Show that the variety $V(I(X))=X$

Question

In the ring $R=K[x_1,...,x_n]$, the variety of an ideal is defined as $V(I)=\{(a_1,...,a_n)\in K^n|f(a_1,...,a_n)=0, \space\forall f\in I\}$
The ideal of a variety is defined as
$I(V)=\{f\in R|f(a_1,...,a_n)=0, \space\forall (a_1,...,a_n)\in V\}$

I'm trying to show that $V(I(X))=X$, where $X\subseteq K^n$ is the variety for some other ideal.
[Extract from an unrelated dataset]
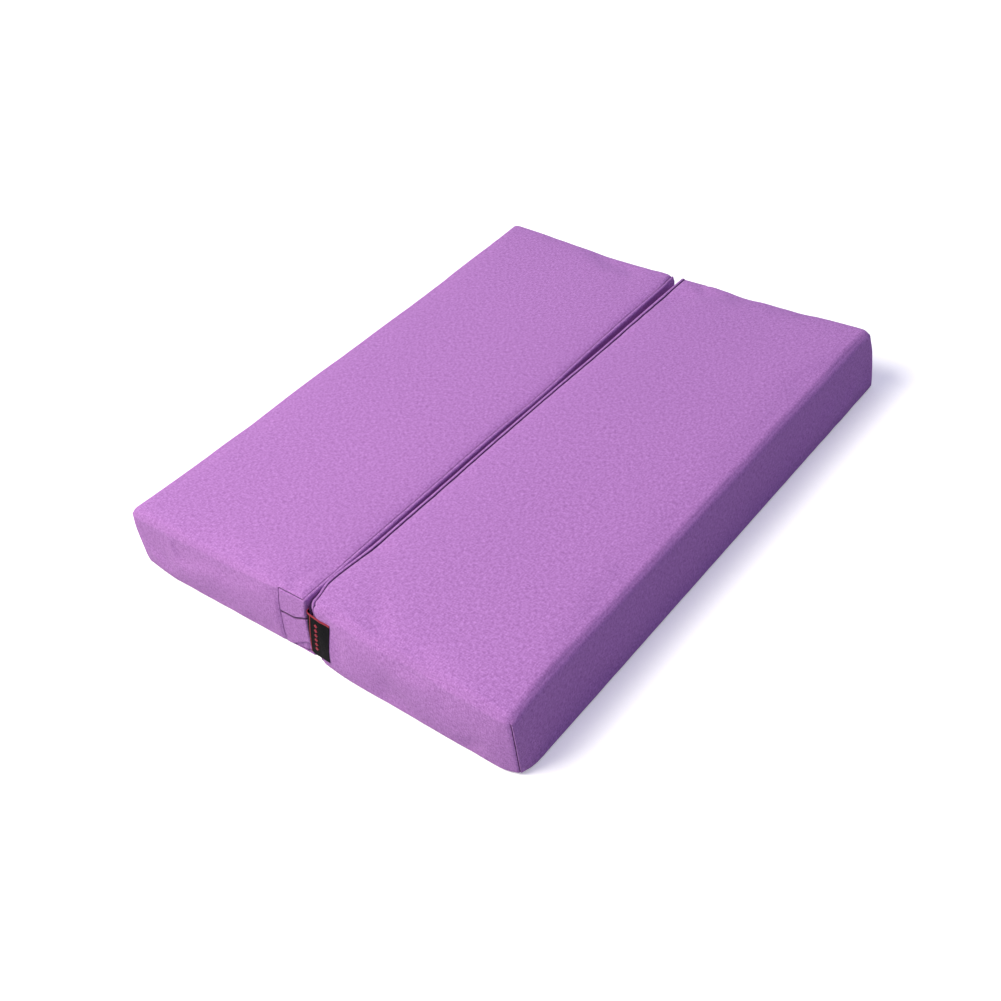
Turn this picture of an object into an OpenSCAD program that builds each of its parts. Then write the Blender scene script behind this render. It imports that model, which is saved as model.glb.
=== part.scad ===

So for any $f\in I(X)$, we have $f(a_1,...,a_n)=0$, for all $(a_1,...,a_n)\in X$. But i don't know how applying the variety on this ideal will bring me back to the set $X$. Any help would be greatly appreciated!

Answer 1

Hint: At first, prove the following facts (which follow immediately from the definitions):

1. Both $V(-)$ and $I(-)$ are inclusion-reversing.
2. For any ideal $J \subset K[x_1,\dotsc,x_n]$ the inclusion $J \subset I(V(J))$ holds.
3. For any subset $M \subset K^n$ the inclusion $M \subset V(I(M))$ holds.

These facts include one of the two inclusions you need to show. The other inclusion can be shown by writing $X = V(J)$ for some ideal $J \subset K[x_1,\dotsc,x_n]$ and then applying 2. and 1.